Understanding the Three Doshas
One of the fundamental elements of Ayurvedic medicine is the idea of doshic balance. This refers to the unique combination (or constitution) of the three doshas: Vata, Pitta and Kapha.
The doshas are biological energies found throughout the human body and mind. They govern all physical and mental processes and provide every being with a unique blueprint for health and fulfillment. They're derived from the five elements: Vata is composed of space and air, Pitta of fire and water and Kapha of earth and water.
A person with a predominantly Vata constitution will have physical and mental qualities that reflect the elemental qualities of space and air. Vata types are usually quick thinking, thin and fast moving. A Pitta type on the other hand, will have qualities reflective of fire and water, such as a fiery personality and oily skin. Kapha types will often have a solid body frame and calm temperament, reflecting the underlying elements of Earth and Water.
The doshas are dynamic energies, and as a result they constantly change in response to our actions, thoughts, emotions, the foods we eat, the seasons and any other sensory inputs. When we live in alignment with our individual natures, we naturally make lifestyle and dietary decisions that create and maintain doshic balance. However, when we're out of alignment with our intrinsic natures, we support unhealthy patterns that lead to imbalances.
Vata is the energy of movement and the force governing all biological activity. Vata is often called the “King of the Doshas” since it governs the body’s greater life force and gives motion to Pitta and Kapha.
When in balance, a Vata type is active, creative and gifted with a natural ability to express and communicate. Common signs of Vata imbalance include anxiety and bodily disorders related to dryness, such as dry skin and constipation.
The main locations of Vata in the body are the colon, thighs, bones, joints, ears, skin, brain and nerve tissues. Vata governs anything related to movement, such as breathing, talking, nerve impulses, movements in the muscles and tissues, circulation, assimilation of food, elimination, urination and menstruation. Psychologically, Vata governs communication, creativity, flexibility and quickness of thought.

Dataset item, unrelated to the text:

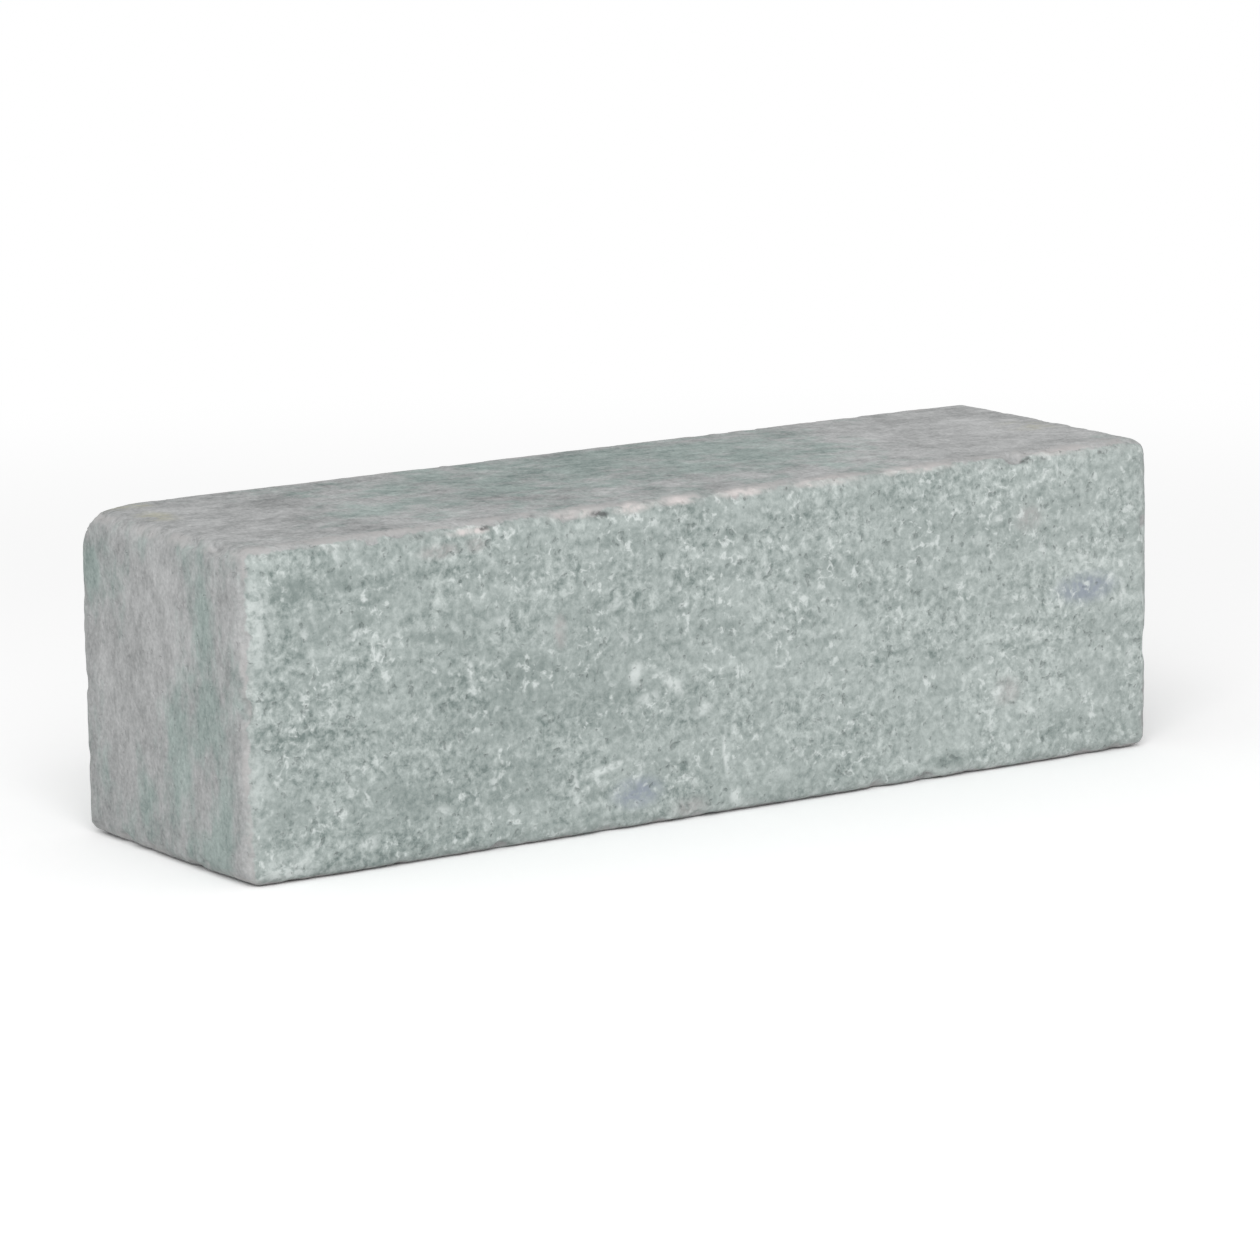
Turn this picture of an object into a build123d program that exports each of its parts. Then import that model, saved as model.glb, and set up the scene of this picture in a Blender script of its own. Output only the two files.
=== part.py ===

Pitta is the energy of digestion and metabolism in the body that functions through substances such as organic acids, hormones, enzymes and bile.
The balanced Pitta individual has a joyful disposition, a sharp intellect and tremendous courage and drive. Pitta imbalances commonly manifest in the body as infection, inflammation, rashes, ulcers, heartburn and fever.
The main locations of Pitta in the body are the small intestine, stomach, liver, spleen, pancreas, blood, eyes and sweat. Pitta provides the body with heat and energy through the breakdown of food. Psychologically, Pitta governs joy, courage, willpower, anger, jealousy and mental perception.
Kapha is the energy of building and lubrication that provides the body with physical form, structure and the smooth functioning of all its parts. Kapha can be thought of as the essential cement, glue and lubrication of the body in one.
A person with balanced Kapha has a loving and calm disposition, while an unbalanced Kapha person's temperament may shift into lethargy, attachment and depression.
The qualities of Kapha are moist, cold, heavy, dull, soft, sticky, and static. A Kapha individual will display physical and mental characteristics that reflect these qualities in both a balanced and imbalanced state.
The main locations of Kapha in the body are the chest, throat, lungs, head, lymph, fatty tissue, connective tissue, ligaments and tendons. Kapha moistens food, gives bulk to our tissues, lubricates joints, stores energy and relates to bodily fluids. On the psychological side of things, Kapha governs love, patience, forgiveness, greed and attachment. Kapha also grounds Vata and Pitta and helps offset imbalances related to those doshas.
There is so much more that can be said of doshas, particularly in the seemingly endless ways they interrelate and interact with one another. It's the unique balance of these three elements that make you who you are, govern the way you behave and even control how your body functions. Learning how to keep your doshas in balance can promote a long, healthy and fulfilling life.